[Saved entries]
════════════════════

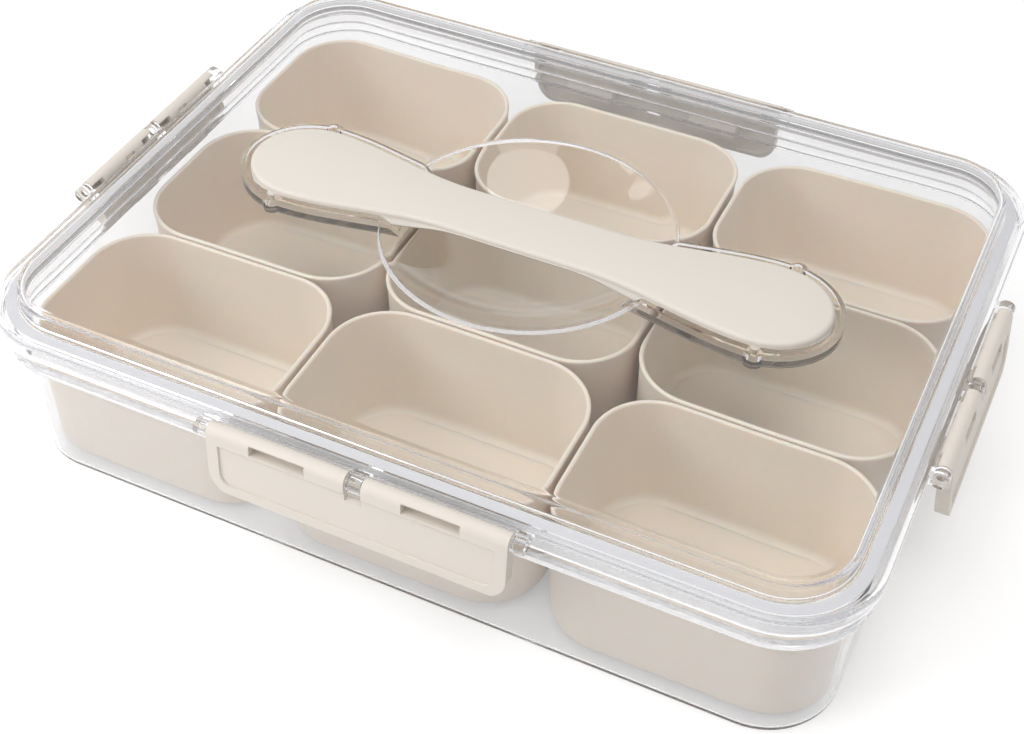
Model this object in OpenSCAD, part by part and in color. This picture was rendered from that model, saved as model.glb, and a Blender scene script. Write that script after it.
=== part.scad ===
// Clear lidded serving box with nine lift-out cups and four hinged snap latches.
// Millimetres. +X runs along the box, -Y is the front, +Z is up.
// The origin is the centre of the box's underside.

/* [Cups] */
// Length of a cup over its rim
cup_len = 98.2; // [90:0.1:110]
// Width of a cup over its rim
cup_wid = 71.3; // [64:0.1:82]
// Height of a cup
cup_h = 49; // [43:0.5:58]
// Radius of a cup's rim corners in plan
cup_corner_r = 23; // [21:0.5:28]
// How far a cup's wall leans in from its rim to its foot
cup_draft = 0.8; // [0.4:0.1:5]
// Radius of a cup's rounded bottom edge
cup_edge_r = 4.5; // [3:0.5:14]
// Wall of a cup
cup_wall = 1.3; // [1:0.1:2]
// Floor of a cup
cup_floor = 1.6; // [1.2:0.1:2.5]
// Width of a cup's rounded rim bead
cup_bead = 1.7; // [1.4:0.1:2.4]
// Gap between neighbouring cups along the box
cup_gap_x = 1.8; // [0.8:0.1:4]
// Gap between neighbouring cups across the box
cup_gap_y = 0.8; // [0.6:0.1:4]
// Room between the end cups and the box's wall
cup_room_x = 1.5; // [1.2:0.1:5]
// Room between the front and back cups and the box's wall
cup_room_y = 4.5; // [1.5:0.1:6]

/* [Base box] */
// Wall of the box
box_wall = 2; // [1.6:0.1:3]
// Floor of the box
box_floor = 2.2; // [1.6:0.1:3]
// Radius of the box's corners in plan, at its lip
box_corner_r = 27; // [26:0.5:34]
// Radius of the box's rounded bottom edge
box_edge_r = 4.5; // [3.5:0.5:8]
// How far the box's wall leans in from its lip to its foot
box_draft = 1.2; // [0.2:0.1:2]
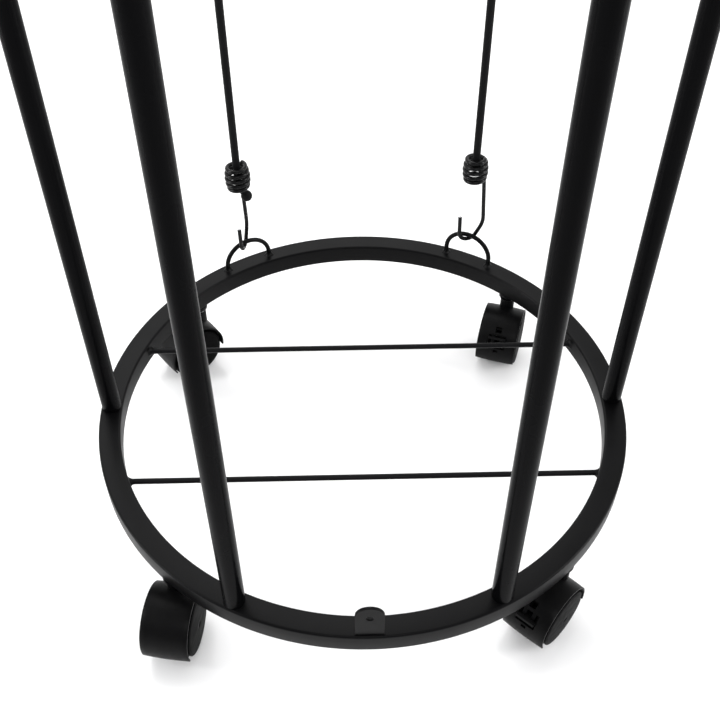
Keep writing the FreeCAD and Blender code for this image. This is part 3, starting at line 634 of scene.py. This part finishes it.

════════════════════

Task statement | Across the records, count the lines holding the string "this". Give the number and stop.

Result | 2